- _Recorded data_:

####

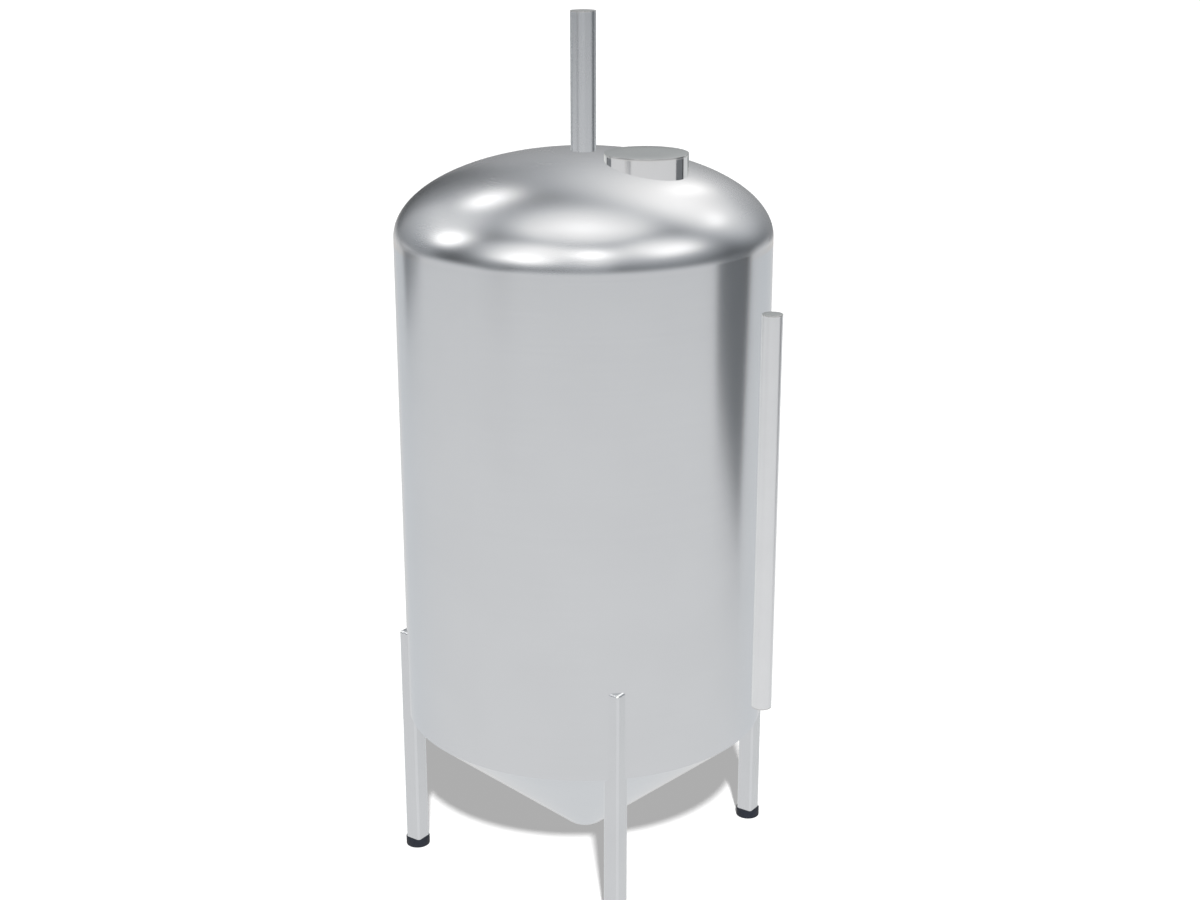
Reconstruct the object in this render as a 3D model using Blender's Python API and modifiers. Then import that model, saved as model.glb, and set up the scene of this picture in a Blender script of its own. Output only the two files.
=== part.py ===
"""Degassing silo: a stainless steel vessel on four square legs.

The vessel is a rolled shell in two courses of four plates, with a dished head on top and a
cone with a rounded tip below. The vent pipe stands on the axis, the manhole beside it, and
a closed tube stands against the shell. Metres, +Z up. The origin is on the floor, on the
vessel's axis. The legs stand on the X and Y axes, each with a corner facing outwards.
"""
from math import acos, cos, pi, radians, sin, sqrt, tan

import bmesh
import bpy
from mathutils import Matrix, Vector

# Vessel
SHELL_RADIUS = 1.050
WALL = 0.004
SHELL_BOTTOM_Z = 0.875
HEAD_TANGENT_Z = 3.700
HEAD_HEIGHT = 0.465
HEAD_STRAIGHT_FLANGE = 0.030
CONE_SLOPE = radians(40.2)
TIP_RADIUS = 0.185
TIP_LIP = 0.020
PLATES_PER_COURSE = 4
COURSES = ("lower", "upper")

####

- _What the exercise asks_: Return the whole listing exactly.

- _The result_:
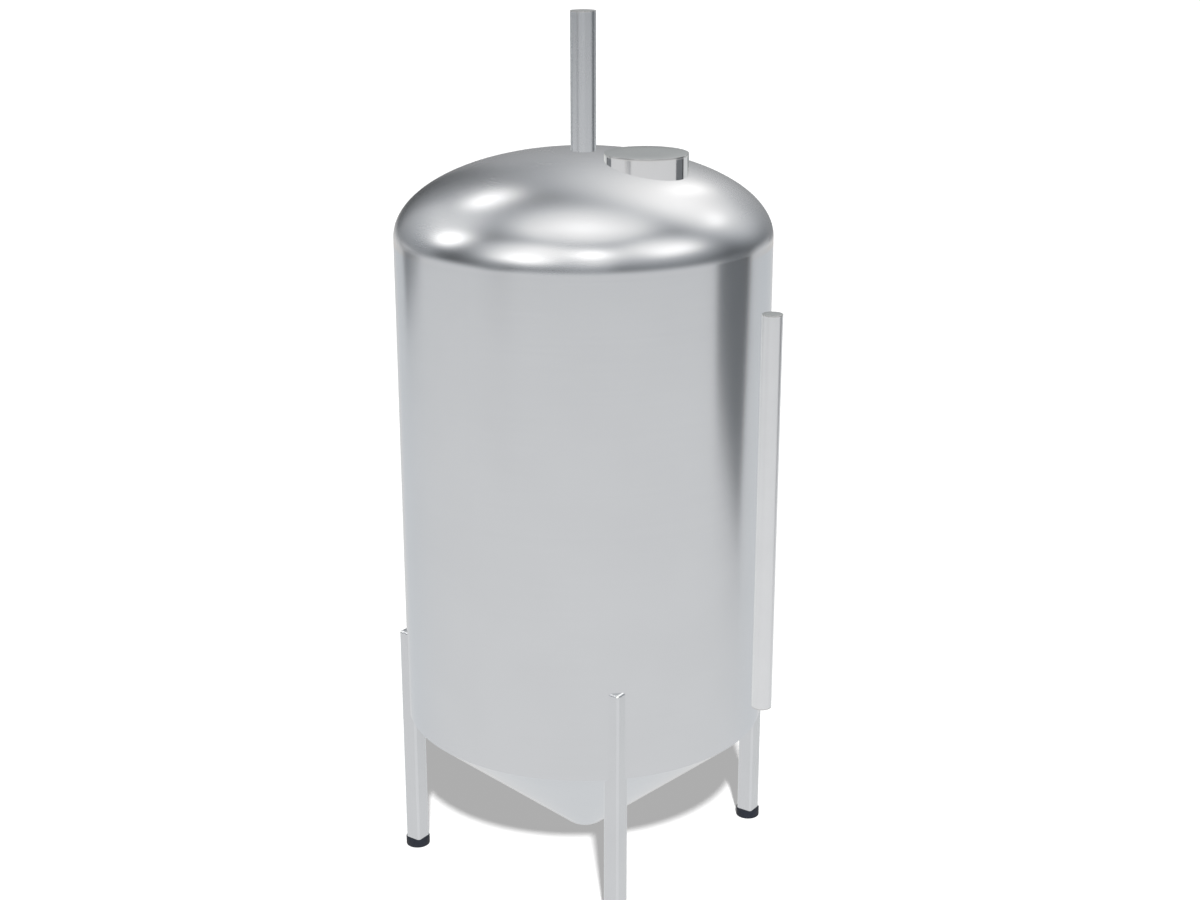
Reconstruct the object in this render as a 3D model using Blender's Python API and modifiers. Then import that model, saved as model.glb, and set up the scene of this picture in a Blender script of its own. Output only the two files.
=== part.py ===
"""Degassing silo: a stainless steel vessel on four square legs.

The vessel is a rolled shell in two courses of four plates, with a dished head on top and a
cone with a rounded tip below. The vent pipe stands on the axis, the manhole beside it, and
a closed tube stands against the shell. Metres, +Z up. The origin is on the floor, on the
vessel's axis. The legs stand on the X and Y axes, each with a corner facing outwards.
"""
from math import acos, cos, pi, radians, sin, sqrt, tan

import bmesh
import bpy
from mathutils import Matrix, Vector

# Vessel
SHELL_RADIUS = 1.050
WALL = 0.004
SHELL_BOTTOM_Z = 0.875
HEAD_TANGENT_Z = 3.700
HEAD_HEIGHT = 0.465
HEAD_STRAIGHT_FLANGE = 0.030
CONE_SLOPE = radians(40.2)
TIP_RADIUS = 0.185
TIP_LIP = 0.020
PLATES_PER_COURSE = 4
COURSES = ("lower", "upper")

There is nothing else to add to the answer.